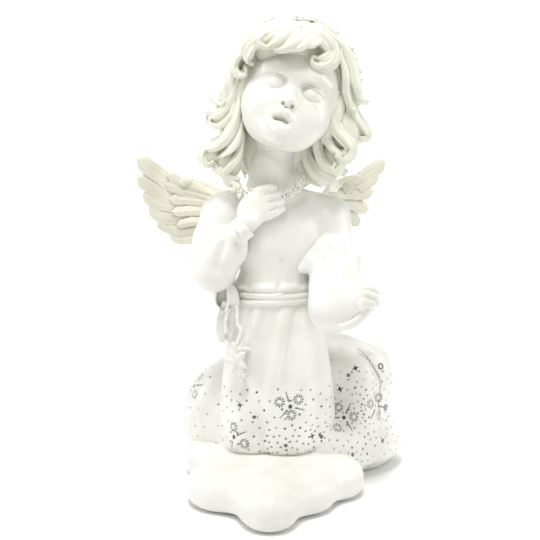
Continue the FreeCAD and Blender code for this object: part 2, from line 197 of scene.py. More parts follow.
class Clay:
    """A block of clay: a distance field on a grid of cubes."""

    def __init__(self, low, high, step):
        self.low, self.step = np.asarray(low, float), step
        self.shape = tuple(int(math.ceil((h - l) / step)) + 1 for l, h in zip(low, high))
        self.field = np.full(self.shape, FAR, np.float32)

    def window(self, low, high):
        spans, lines = [], []
        for axis in range(3):
            first = max(0, int((low[axis] - self.low[axis]) / self.step) - 2)
            last = min(self.shape[axis], int((high[axis] - self.low[axis]) / self.step) + 4)
            last = max(last, first)
            spans.append(slice(first, last))
            line = (self.low[axis] + self.step * np.arange(first, last)).astype(np.float32)
            lines.append(line.reshape([-1 if i == axis else 1 for i in range(3)]))
        return tuple(spans), lines

    def add(self, form, blend=0.0, sign=1):
        spans, lines = self.window(form.low - blend, form.high + blend)
        if all(s.stop > s.start for s in spans):
            self.field[spans] = sign * soft_min(sign * self.field[spans], form.distance(*lines), blend)

    def carve(self, form, blend=0.0):
        self.add(form, blend, -1)

    def clip_below(self, z):
        line = (self.low[2] + self.step * np.arange(self.shape[2])).astype(np.float32)
        self.field = np.maximum(self.field, (z - line)[None, None, :])

    def mesh(self):
        """Points and quads of the clay's surface."""
        grid = openvdb.FloatGrid()
        grid.copyFromArray(self.field)
        points, quads = grid.convertToQuads(0.0)
        return self.low + np.asarray(points, float) * self.step, np.asarray(quads, int)


# ---------------------------------------------------------------- meshes
def neighbour_mean(points, edges):
    total = np.zeros_like(points)
    for axis in range(3):
        total[:, axis] = np.bincount(edges[:, 0], points[edges[:, 1], axis], len(points))
        total[:, axis] += np.bincount(edges[:, 1], points[edges[:, 0], axis], len(points))
    return total / np.maximum(np.bincount(edges.ravel(), minlength=len(points)), 1)[:, None]


def relax(points, quads, rounds, amount=0.5):
    """Evens a mesh: each point moves towards its neighbours' mean and then part of the way back."""
    edges = np.vstack([quads[:, [0, 1]], quads[:, [1, 2]], quads[:, [2, 3]], quads[:, [3, 0]]])
    for k in range(rounds * 2):
        step = amount if k % 2 == 0 else -amount * 1.04
        points = points + step * (neighbour_mean(points, edges) - points)
    return points


def new_object(name, points, faces):
    """A smooth-shaded mesh object from millimetre points."""
    mesh = bpy.data.meshes.new(name)
    mesh.from_pydata((np.asarray(points) * MM).tolist(), [], [list(map(int, f)) for f in faces])
    mesh.validate()
    mesh.polygons.foreach_set("use_smooth", [True] * len(mesh.polygons))
    mesh.update()
    piece = bpy.data.objects.new(name, mesh)
    bpy.context.scene.collection.objects.link(piece)
    return piece


def points_of(piece):
    co = np.zeros(len(piece.data.vertices) * 3)
    piece.data.vertices.foreach_get("co", co)
    return co.reshape(-1, 3) / MM


def normals_of(piece):
    no = np.zeros(len(piece.data.vertices) * 3, np.float32)
    piece.data.vertex_normals.foreach_get("vector", no)
    return no.reshape(-1, 3).astype(float)


def move_points(piece, points):
    piece.data.vertices.foreach_set("co", (points * MM).ravel())
    piece.data.update()


def apply_modifier(piece, kind, **values):
    modifier = piece.modifiers.new(kind, kind)
    for key, value in values.items():
        setattr(modifier, key, value)
    bpy.context.view_layer.update()
    old = piece.data
    mesh = bpy.data.meshes.new_from_object(piece.evaluated_get(bpy.context.evaluated_depsgraph_get()))
    piece.modifiers.clear()
    piece.data = mesh
    bpy.data.meshes.remove(old)
    mesh.name = piece.name
    mesh.polygons.foreach_set("use_smooth", [True] * len(mesh.polygons))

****

* **Aim of the exercise**: Your output must be the lines of the material above, from the first through the line that contains "self.add(form, blend, -1)", copied exactly. Include both endpoints and nothing else.

* **Worked solution**:
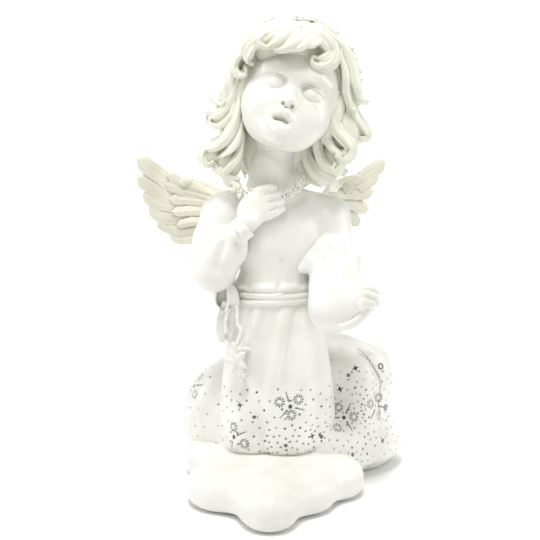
Continue the FreeCAD and Blender code for this object: part 2, from line 197 of scene.py. More parts follow.
class Clay:
    """A block of clay: a distance field on a grid of cubes."""

    def __init__(self, low, high, step):
        self.low, self.step = np.asarray(low, float), step
        self.shape = tuple(int(math.ceil((h - l) / step)) + 1 for l, h in zip(low, high))
        self.field = np.full(self.shape, FAR, np.float32)

    def window(self, low, high):
        spans, lines = [], []
        for axis in range(3):
            first = max(0, int((low[axis] - self.low[axis]) / self.step) - 2)
            last = min(self.shape[axis], int((high[axis] - self.low[axis]) / self.step) + 4)
            last = max(last, first)
            spans.append(slice(first, last))
            line = (self.low[axis] + self.step * np.arange(first, last)).astype(np.float32)
            lines.append(line.reshape([-1 if i == axis else 1 for i in range(3)]))
        return tuple(spans), lines

    def add(self, form, blend=0.0, sign=1):
        spans, lines = self.window(form.low - blend, form.high + blend)
        if all(s.stop > s.start for s in spans):
            self.field[spans] = sign * soft_min(sign * self.field[spans], form.distance(*lines), blend)

    def carve(self, form, blend=0.0):
        self.add(form, blend, -1)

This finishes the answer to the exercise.